14. Mr Wilding’s skilful cross-examination has, in my judgment, exposed as a sham Samuel Anning’s attempt to pass himself off as a member of his brother’s household. The Halifax statements giving Samuel’s address as Coachmaker Court bore the statement number 15 for January 2013 and 17 for March 2013, so one can readily work out that the first statement must have been sent out in November 2011, when Samuel was avowedly not living at Coachmaker Court. Neither the Halifax statements nor the other correspondence sent to Samuel at Coachmaker Court prove that he has been living there in recent months, while Samuel’s allegation that the children are living with him and that their mother has disappeared has been given the lie by Frank’s evidence that the children are being looked after by their mother.

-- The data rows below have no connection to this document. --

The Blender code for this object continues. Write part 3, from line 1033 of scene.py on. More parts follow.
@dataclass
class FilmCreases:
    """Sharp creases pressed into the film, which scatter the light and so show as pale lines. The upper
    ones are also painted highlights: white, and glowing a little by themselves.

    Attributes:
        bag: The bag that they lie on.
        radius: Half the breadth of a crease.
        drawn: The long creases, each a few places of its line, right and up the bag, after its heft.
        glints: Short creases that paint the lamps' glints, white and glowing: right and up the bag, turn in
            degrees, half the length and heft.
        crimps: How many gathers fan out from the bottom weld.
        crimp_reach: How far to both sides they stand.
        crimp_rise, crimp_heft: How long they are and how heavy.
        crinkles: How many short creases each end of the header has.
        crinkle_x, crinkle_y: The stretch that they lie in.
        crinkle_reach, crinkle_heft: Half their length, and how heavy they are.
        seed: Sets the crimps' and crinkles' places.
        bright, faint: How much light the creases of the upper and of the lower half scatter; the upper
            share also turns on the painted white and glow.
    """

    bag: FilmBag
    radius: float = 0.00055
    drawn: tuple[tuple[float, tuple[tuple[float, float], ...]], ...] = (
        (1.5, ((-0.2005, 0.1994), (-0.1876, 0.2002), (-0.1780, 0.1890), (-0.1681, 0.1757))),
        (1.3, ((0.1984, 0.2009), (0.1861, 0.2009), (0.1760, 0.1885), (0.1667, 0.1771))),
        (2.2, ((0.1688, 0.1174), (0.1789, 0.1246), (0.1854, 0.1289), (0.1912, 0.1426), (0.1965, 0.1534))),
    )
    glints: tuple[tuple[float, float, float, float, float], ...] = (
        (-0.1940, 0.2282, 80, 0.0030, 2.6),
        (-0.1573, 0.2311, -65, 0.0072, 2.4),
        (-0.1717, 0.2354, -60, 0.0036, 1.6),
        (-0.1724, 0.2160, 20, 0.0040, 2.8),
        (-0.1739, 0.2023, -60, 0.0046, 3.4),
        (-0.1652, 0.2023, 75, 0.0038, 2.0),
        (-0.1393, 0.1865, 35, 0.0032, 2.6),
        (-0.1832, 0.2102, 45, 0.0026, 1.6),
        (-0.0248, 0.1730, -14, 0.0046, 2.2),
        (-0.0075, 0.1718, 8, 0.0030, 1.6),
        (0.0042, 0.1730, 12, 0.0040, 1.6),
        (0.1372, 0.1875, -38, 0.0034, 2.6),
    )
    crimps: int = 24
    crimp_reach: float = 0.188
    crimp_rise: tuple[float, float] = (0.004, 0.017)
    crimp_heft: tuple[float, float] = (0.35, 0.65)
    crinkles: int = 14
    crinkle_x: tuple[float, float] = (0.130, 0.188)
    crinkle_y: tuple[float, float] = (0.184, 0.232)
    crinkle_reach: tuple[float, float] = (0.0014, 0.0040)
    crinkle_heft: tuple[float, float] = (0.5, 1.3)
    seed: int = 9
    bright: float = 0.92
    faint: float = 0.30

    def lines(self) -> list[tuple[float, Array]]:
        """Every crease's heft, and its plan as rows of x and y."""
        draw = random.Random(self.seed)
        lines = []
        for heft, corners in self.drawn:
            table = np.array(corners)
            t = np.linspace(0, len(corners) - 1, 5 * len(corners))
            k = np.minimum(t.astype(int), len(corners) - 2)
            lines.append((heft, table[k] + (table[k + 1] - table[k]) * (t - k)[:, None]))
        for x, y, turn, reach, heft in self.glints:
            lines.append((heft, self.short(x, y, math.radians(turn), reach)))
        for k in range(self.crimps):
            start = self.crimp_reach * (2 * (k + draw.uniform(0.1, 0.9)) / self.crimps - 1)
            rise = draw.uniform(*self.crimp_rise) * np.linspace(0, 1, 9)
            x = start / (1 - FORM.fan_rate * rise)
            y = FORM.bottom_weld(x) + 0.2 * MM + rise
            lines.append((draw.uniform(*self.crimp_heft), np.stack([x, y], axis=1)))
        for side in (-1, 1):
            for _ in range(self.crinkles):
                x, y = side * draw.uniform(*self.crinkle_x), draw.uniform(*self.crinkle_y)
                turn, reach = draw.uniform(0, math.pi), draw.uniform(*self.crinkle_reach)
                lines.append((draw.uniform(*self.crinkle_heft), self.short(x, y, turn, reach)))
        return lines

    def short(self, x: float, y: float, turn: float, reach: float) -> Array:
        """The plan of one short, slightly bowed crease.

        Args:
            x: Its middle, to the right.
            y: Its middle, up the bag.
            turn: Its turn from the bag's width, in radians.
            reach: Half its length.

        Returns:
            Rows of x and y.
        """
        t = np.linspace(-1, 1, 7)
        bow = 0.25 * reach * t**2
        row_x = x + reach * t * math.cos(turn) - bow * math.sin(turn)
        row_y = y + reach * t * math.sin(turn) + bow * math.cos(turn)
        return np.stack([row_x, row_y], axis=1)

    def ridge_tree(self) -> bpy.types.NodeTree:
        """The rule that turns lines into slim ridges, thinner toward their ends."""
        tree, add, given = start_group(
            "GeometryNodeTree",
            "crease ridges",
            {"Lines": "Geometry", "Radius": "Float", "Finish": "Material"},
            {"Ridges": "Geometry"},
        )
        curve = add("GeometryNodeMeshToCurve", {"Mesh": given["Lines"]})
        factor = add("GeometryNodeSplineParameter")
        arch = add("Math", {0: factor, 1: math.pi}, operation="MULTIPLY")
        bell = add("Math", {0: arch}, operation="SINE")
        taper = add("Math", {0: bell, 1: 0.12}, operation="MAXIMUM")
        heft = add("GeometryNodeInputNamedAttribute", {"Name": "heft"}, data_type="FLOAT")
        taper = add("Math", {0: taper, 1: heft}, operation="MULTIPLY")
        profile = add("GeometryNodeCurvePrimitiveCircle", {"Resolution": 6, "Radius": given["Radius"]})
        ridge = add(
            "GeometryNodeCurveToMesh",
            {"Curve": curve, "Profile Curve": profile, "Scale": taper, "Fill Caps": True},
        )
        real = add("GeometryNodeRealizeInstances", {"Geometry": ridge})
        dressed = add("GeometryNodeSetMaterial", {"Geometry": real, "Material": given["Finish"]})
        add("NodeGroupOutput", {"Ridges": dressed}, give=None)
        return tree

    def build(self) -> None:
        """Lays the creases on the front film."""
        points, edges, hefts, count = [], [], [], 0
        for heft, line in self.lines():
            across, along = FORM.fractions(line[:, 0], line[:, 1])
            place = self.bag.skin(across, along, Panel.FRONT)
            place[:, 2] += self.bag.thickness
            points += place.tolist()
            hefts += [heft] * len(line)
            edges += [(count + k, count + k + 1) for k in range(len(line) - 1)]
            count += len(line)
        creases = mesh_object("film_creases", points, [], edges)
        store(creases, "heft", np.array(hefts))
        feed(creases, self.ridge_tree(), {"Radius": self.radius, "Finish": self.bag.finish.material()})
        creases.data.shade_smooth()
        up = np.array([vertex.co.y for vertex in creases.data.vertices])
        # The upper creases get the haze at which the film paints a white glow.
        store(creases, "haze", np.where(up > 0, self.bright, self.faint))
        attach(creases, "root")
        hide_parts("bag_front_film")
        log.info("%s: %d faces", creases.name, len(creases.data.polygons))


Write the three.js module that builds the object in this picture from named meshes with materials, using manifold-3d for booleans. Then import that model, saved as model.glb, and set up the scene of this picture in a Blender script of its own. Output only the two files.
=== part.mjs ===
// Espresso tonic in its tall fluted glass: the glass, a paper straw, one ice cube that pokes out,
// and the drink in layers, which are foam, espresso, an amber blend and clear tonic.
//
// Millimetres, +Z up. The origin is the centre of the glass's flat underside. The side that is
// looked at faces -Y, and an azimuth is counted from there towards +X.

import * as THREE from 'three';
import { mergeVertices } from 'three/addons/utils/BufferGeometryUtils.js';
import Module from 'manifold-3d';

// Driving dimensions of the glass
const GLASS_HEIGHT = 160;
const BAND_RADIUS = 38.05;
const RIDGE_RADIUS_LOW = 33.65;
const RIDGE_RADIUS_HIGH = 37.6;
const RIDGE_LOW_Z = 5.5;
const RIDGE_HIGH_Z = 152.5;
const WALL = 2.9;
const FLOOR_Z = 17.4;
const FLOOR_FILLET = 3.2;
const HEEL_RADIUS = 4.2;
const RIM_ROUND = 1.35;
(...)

One can readily infer that she lives with them at Forest Rise, although Milton Keynes Council were unaware of that last year, when they gave a 25% discount off the Council Tax for the property, on the basis that only one adult was living there.

15. The upshot is that Samuel Anning is neither a dependant nor a member of the household of an EEA national who is a ‘qualified person’ in terms of the EEA Regulations 2006, and hence he is not entitled to a residence card.


DECISION

The Secretary of State’s appeal is allowed.

The order for anonymity made by the First-tier Tribunal was wholly inappropriate for a case of this sort, and is not maintained.